What would a country like Finland, which prefers to be an island in Europe and where too many still see cultural diversity with suspicion, do if a record number of asylum seekers from countries like Iraq, Afghanistan, Syria and Somalia came here in 2015?
Add to that question a government that has a party that is openly hostile to cultural diversity and asylum seekers and two right-wing mainstream parties that need the latter’s support to downsize the welfare state, and a clear picture emerges.
Asylum seekers are not only victims of the violence in their home countries but the hostility and poor treatment they have face in Finland. Photo by Enrique Tessieri.

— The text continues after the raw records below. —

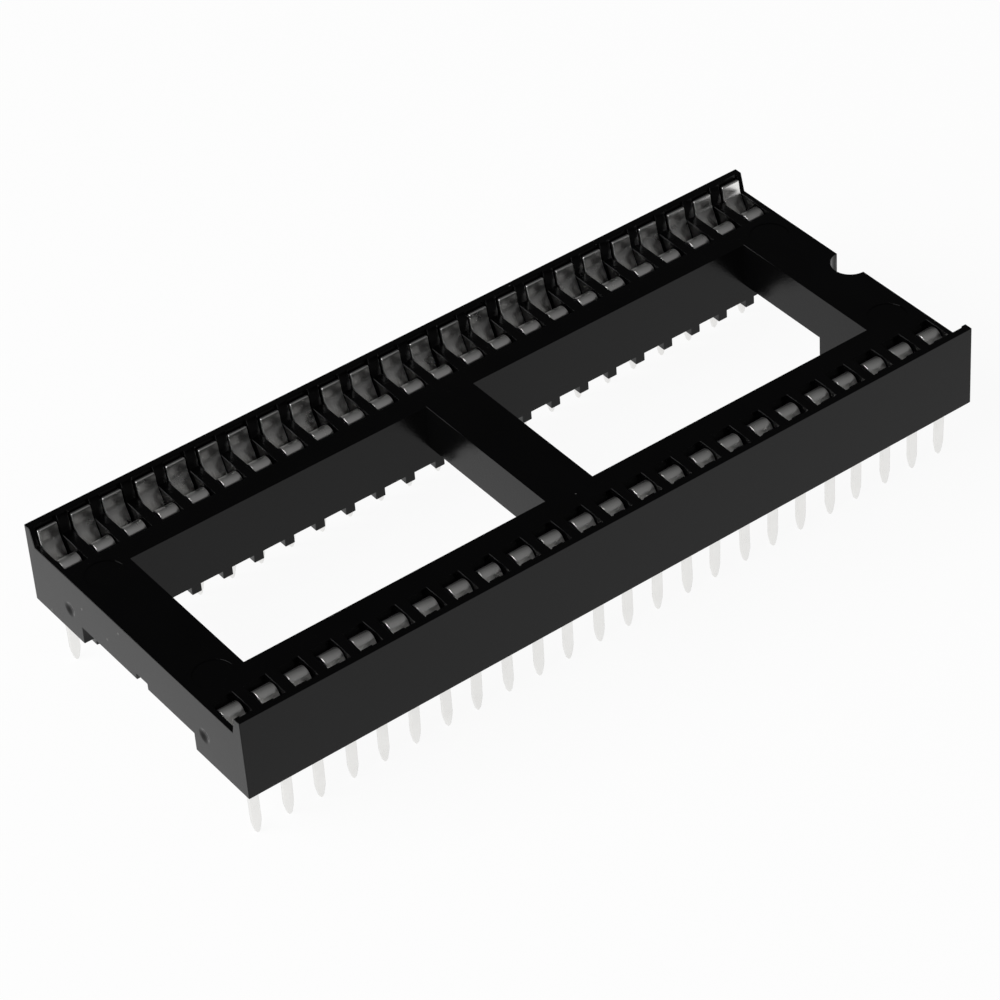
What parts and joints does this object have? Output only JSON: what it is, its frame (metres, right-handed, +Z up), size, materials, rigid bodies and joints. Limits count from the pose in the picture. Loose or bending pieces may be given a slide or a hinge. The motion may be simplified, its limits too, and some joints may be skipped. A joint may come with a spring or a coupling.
{
  "type": "dip ic socket",
  "caption": "Open-frame ladder socket for a wide shrink-pitch dual-in-line package: black moulded housing, two rows of stamped dual-leaf contacts, notch at the first contact's end.",
  "frame": {"origin": "centre of the footprint on the seating plane, where the standoff ribs touch the board", "axes": "+X along the rows towards the notch, +Y across the rows towards the row of the first contact, +Z up from the board"},
  "size_m": [0.0426, 0.0178, 0.008],
  "materials": {
    "moulding": "satin black glass-filled thermoplastic",
    "contact_plating": "bright tin plate over phosphor bronze"
  },
  "bodies": {
    "root": {"housing": "moulding", "contact_01": "contact_plating", "contact_02": "contact_plating", "contact_03": "contact_plating", "contact_04": "contact_plating", "contact_05": "contact_plating", "contact_06": "contact_plating", "contact_07": "contact_plating", "contact_08": "contact_plating", "contact_09": "contact_plating", "contact_10": "contact_plating", "contact_11": "contact_plating", "contact_12": "contact_plating", "contact_13": "contact_plating", "contact_14": "contact_plating", "contact_15": "contact_plating", "contact_16": "contact_plating", "contact_17": "contact_plating", "contact_18": "contact_plating", "contact_19": "contact_plating", "contact_20": "contact_plating", "contact_21": "contact_plating", "contact_22": "contact_plating", "contact_23": "contact_plating", "contact_24": "contact_plating", "contact_25": "contact_plating", "contact_26": "contact_plating", "contact_27": "contact_plating", "contact_28": "contact_plating", "contact_29": "contact_plating", "contact_30": "contact_plating", "contact_31": "contact_plating", "contact_32": "contact_plating", "contact_33": "contact_plating", "contact_34": "contact_plating", "contact_35": "contact_plating", "contact_36": "contact_plating", "contact_37": "contact_plating", "contact_38": "contact_plating", "contact_39": "contact_plating", "contact_40": "contact_plating", "contact_41": "contact_plating", "contact_42": "contact_plating", "contact_43": "contact_plating", "contact_44": "contact_plating", "contact_45": "contact_plating", "contact_46": "contact_plating", "contact_47": "contact_plating", "contact_48": "contact_plating"}
  },
  "joints": []
}
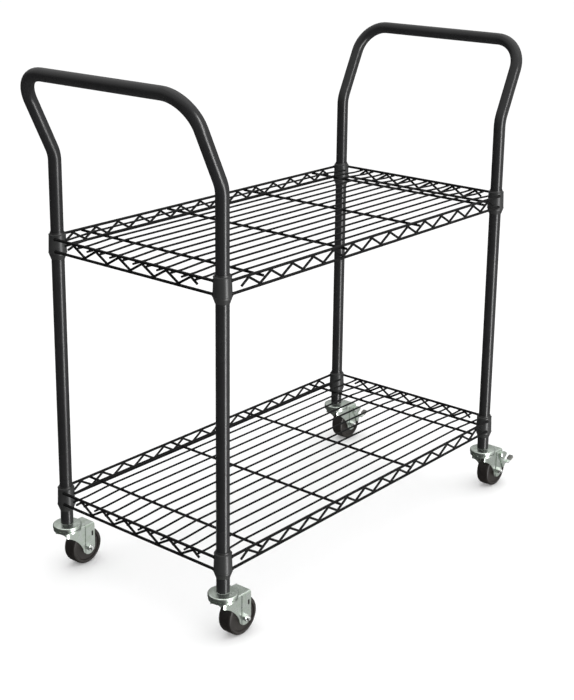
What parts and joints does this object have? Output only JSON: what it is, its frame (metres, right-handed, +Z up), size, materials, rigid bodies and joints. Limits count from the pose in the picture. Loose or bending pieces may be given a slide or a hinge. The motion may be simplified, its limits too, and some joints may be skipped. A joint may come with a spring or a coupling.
{
  "type": "rolling utility cart",
  "caption": "Black wire utility cart: open wire shelves wedged on round posts that bend outward into push handles, on swivel casters with wheel brakes at one end.",
  "frame": {"origin": "on the floor under the middle of the cart, midway between the four posts", "axes": "+X along the cart towards the braked casters, +Y across it, +Z up"},
  "size_m": [1.071, 0.4892, 1.0407],
  "materials": {
    "frame_coat": "semi-gloss black powder coat",
    "wire_coat": "semi-gloss black coated wire",
    "collar_coat": "semi-gloss black powder coat",
    "sleeve_plastic": "black moulded plastic",
    "zinc_steel": "bright zinc plate",
    "bright_steel": "bright plated steel",
    "wheel_rubber": "dark moulded rubber",
    "brake_plastic": "grey moulded plastic"
  },
  "bodies": {
    "cart_frame": {"left_post_frame": "frame_coat", "right_post_frame": "frame_coat", "upper_deck_wires": "wire_coat", "upper_front_truss": "wire_coat", "upper_back_truss": "wire_coat", "upper_left_truss": "wire_coat", "upper_right_truss": "wire_coat", "upper_front_left_collar": "collar_coat", "upper_front_right_collar": "collar_coat", "upper_back_left_collar": "collar_coat", "upper_back_right_collar": "collar_coat", "upper_sleeve_halves": "sleeve_plastic", "lower_deck_wires": "wire_coat", "lower_front_truss": "wire_coat", "lower_back_truss": "wire_coat", "lower_left_truss": "wire_coat", "lower_right_truss": "wire_coat", "lower_front_left_collar": "collar_coat", "lower_front_right_collar": "collar_coat", "lower_back_left_collar": "collar_coat", "lower_back_right_collar": "collar_coat", "lower_sleeve_halves": "sleeve_plastic", "stem_sockets": "sleeve_plastic", "caster_stems": "zinc_steel", "front_left_swivel_cap": "zinc_steel", "front_right_swivel_cap": "zinc_steel", "back_left_swivel_cap": "zinc_steel", "back_right_swivel_cap": "zinc_steel"},
    "front_left_caster": {"front_left_fork": "zinc_steel", "front_left_race_balls": "bright_steel", "front_left_axle_bush": "bright_steel", "front_left_axle_bolt": "bright_steel", "front_left_axle_nut": "bright_steel"},
    "front_left_wheel": {"front_left_wheel": "wheel_rubber"},
    "front_right_caster": {"front_right_fork": "zinc_steel", "front_right_race_balls": "bright_steel", "front_right_axle_bush": "bright_steel", "front_right_axle_bolt": "bright_steel", "front_right_axle_nut": "bright_steel", "front_right_brake_rivets": "bright_steel"},
    "front_right_wheel": {"front_right_wheel": "wheel_rubber"},
    "front_right_brake": {"front_right_brake_lever": "zinc_steel", "front_right_brake_pad": "brake_plastic"},
    "back_left_caster": {"back_left_fork": "zinc_steel", "back_left_race_balls": "bright_steel", "back_left_axle_bush": "bright_steel", "back_left_axle_bolt": "bright_steel", "back_left_axle_nut": "bright_steel"},
    "back_left_wheel": {"back_left_wheel": "wheel_rubber"},
    "back_right_caster": {"back_right_fork": "zinc_steel", "back_right_race_balls": "bright_steel", "back_right_axle_bush": "bright_steel", "back_right_axle_bolt": "bright_steel", "back_right_axle_nut": "bright_steel", "back_right_brake_rivets": "bright_steel"},
    "back_right_wheel": {"back_right_wheel": "wheel_rubber"},
    "back_right_brake": {"back_right_brake_lever": "zinc_steel", "back_right_brake_pad": "brake_plastic"}
  },
  "joints": [
    {"name": "front_left_swivel", "type": "hinge", "parent": "cart_frame", "child": "front_left_caster", "pos_m": [-0.4432, -0.2146, 0.0923], "axis": [0, 0, 1], "continuous": true},
    {"name": "front_left_wheel_spin", "type": "hinge", "parent": "front_left_caster", "child": "front_left_wheel", "pos_m": [-0.4032, -0.2146, 0.0381], "axis": [0, 1, 0], "continuous": true},
    {"name": "front_right_swivel", "type": "hinge", "parent": "cart_frame", "child": "front_right_caster", "pos_m": [0.4432, -0.2146, 0.0923], "axis": [0, 0, 1], "continuous": true},
    {"name": "front_right_wheel_spin", "type": "hinge", "parent": "front_right_caster", "child": "front_right_wheel", "pos_m": [0.4832, -0.2146, 0.0381], "axis": [0, 1, 0], "continuous": true},
    {"name": "front_right_brake_hinge", "type": "hinge", "parent": "front_right_caster", "child": "front_right_brake", "pos_m": [0.4922, -0.2146, 0.0735], "axis": [0, 1, 0], "range_deg": [0, 12]},
    {"name": "back_left_swivel", "type": "hinge", "parent": "cart_frame", "child": "back_left_caster", "pos_m": [-0.4432, 0.2146, 0.0923], "axis": [0, 0, 1], "continuous": true},
    {"name": "back_left_wheel_spin", "type": "hinge", "parent": "back_left_caster", "child": "back_left_wheel", "pos_m": [-0.4032, 0.2146, 0.0381], "axis": [0, 1, 0], "continuous": true},
    {"name": "back_right_swivel", "type": "hinge", "parent": "cart_frame", "child": "back_right_caster", "pos_m": [0.4432, 0.2146, 0.0923], "axis": [0, 0, 1], "continuous": true},
    {"name": "back_right_wheel_spin", "type": "hinge", "parent": "back_right_caster", "child": "back_right_wheel", "pos_m": [0.4832, 0.2146, 0.0381], "axis": [0, 1, 0], "continuous": true},
    {"name": "back_right_brake_hinge", "type": "hinge", "parent": "back_right_caster", "child": "back_right_brake", "pos_m": [0.4922, 0.2146, 0.0735], "axis": [0, 1, 0], "range_deg": [0, 12]}
  ]
}
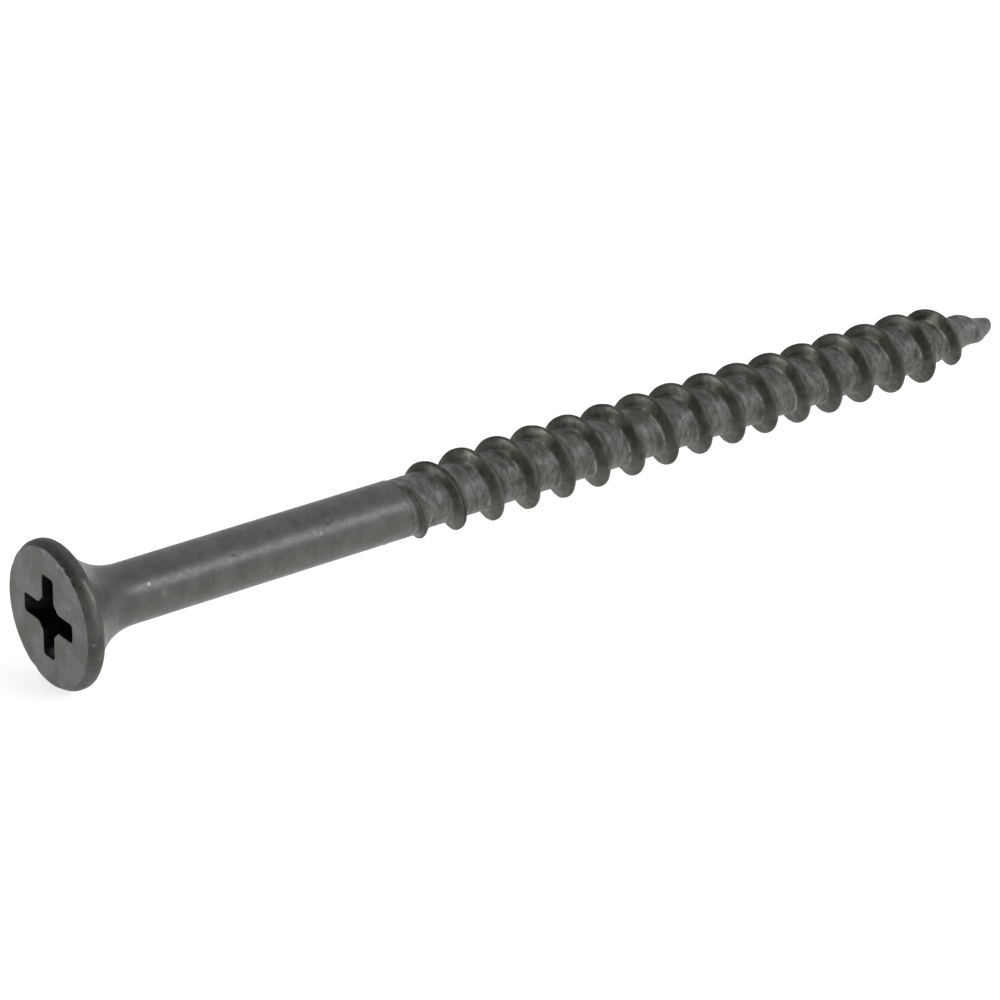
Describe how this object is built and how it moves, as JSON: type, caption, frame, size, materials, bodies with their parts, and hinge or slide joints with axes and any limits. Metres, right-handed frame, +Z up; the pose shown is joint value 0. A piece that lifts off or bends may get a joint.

In other words, this is what probably happened in the fall behind government closed doors. The anti-immigration Perussuomalaiset (PS)* turned to their partners in government, the Center Party and National Coalition Party (NCP), and asked them for help after their popularity plummeted in the polls.
“Our standings in the polls have gone into a tailspin ever since we joined the government,” a PS minister like Timo Soini would probably say with Juha Sipilä or Alexander Stubb interjecting: “Let’s make a deal. We’ll help you regain your popularity in the polls by supporting your plans to tighten immigration policy and you support our plans to downsize the welfare state.”
It’s a simple and clear-cut deal between the ruling partners. You scratch my back and we’ll scratch yours.
The Center Party and NCP allow the PS to have a free hand at promoting its xenophobic policies in government and in return the PS supports the Center Party’s and NCP’s plans to downsize the welfare state.